Importing records from HDFS for ingest

The Dgraph HDFS Agent plays a major part in the loading of data from a Data Processing workflow into the Dgraph.

The Dgraph HDFS Agent's role in the ingest procedure is to read the output Avro files from the Data Processing workflow, format them for ingest, and send them to the Dgraph.

Specifically, the high-level, general steps in the ingest process are:

A Data Processing workflow finishes by writing a set of records in Avro files in the output directory.
The Spark client then locates the Dgraph leader node and the Bulk Load port for the ingest, based on the data set name. The Dgraph that will ingest the records must be a leader within the Dgraph cluster, within the BDD deployment. The leader Dgraph node is elected and determined automatically by Big Data Discovery.
The Dgraph HDFS Agent reads the Avro files and prepares them in a format that the Bulk Load interface of the Dgraph can accept.
The Dgraph HDFS Agent sends the files to the Dgraph via the Bulk Load interface's port.
When a job is successfully completed, the files holding the initial data are deleted.

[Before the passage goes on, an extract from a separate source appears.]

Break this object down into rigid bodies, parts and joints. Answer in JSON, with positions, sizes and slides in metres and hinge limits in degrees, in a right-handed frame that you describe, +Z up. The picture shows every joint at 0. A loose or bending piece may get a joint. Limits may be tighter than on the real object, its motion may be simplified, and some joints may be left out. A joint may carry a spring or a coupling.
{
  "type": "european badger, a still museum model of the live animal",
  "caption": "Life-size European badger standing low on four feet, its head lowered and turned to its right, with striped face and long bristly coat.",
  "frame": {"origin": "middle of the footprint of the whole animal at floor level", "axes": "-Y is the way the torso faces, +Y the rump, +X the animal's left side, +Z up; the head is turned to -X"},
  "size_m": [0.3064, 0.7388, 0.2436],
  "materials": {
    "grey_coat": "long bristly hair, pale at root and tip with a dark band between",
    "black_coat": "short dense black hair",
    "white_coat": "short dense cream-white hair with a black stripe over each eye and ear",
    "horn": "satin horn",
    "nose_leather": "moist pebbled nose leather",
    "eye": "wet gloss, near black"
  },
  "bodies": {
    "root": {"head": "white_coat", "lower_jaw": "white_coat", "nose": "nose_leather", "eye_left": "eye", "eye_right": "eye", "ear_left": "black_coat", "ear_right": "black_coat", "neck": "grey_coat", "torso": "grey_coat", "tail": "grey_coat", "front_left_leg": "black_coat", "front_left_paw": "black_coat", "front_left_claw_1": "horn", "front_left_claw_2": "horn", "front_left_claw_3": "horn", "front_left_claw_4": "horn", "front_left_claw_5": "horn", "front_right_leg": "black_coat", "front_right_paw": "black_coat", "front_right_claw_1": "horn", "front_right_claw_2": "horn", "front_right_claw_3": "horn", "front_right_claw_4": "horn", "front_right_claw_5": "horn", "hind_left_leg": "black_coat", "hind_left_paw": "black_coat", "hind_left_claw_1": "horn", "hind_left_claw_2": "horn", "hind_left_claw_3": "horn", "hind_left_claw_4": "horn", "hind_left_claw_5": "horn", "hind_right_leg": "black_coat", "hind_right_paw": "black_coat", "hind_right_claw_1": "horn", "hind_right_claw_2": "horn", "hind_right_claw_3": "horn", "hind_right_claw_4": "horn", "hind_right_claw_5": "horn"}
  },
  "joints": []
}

The ingest of data sets is done with a round-robin, multiplexing algorithm. The Dgraph HDFS Agent divides the records from a given data set into batches. Each batch is processed as a complete ingest before the next batch is processed. If two or more data sets are being processed, the round-robin algorithm alternates between sending record batches from each source data set to the Dgraph. Therefore, although only one given ingest operation is being processed by the Dgraph at any one time, this multiplexing scheme does allow all active ingest operations to be scheduled in a fair fashion.

Note that if Data Processing writes a NULL or empty value to the HDFS Avro file, the Dgraph HDFS Agent skips those values when constructing a record from the source data for the consumption by the Bulk Load interface.

Updating the spelling dictionaries

When the Dgraph HDFS Agent sends the ingest request to the Dgraph, it also sets the updateSpellingDictionaries flag in the bulk load request. The Dgraph thus updates the spelling dictionaries for the data set from the data corpus. This operation is performed after every successful ingest. The operation also enables spelling correction for search queries against the data set.

Post-ingest merge operation

After sending the record files to the Dgraph for ingest, the Dgraph HDFS Agent also requests a full merge of all generations of the Dgraph database files.

The merge operation consists of two actions:

The Dgraph HDFS Agent sends a URL merge request to the Dgraph.
If it successfully receives the request, the Dgraph performs the merge.

The final results of the merge are logged to the Dgraph out log.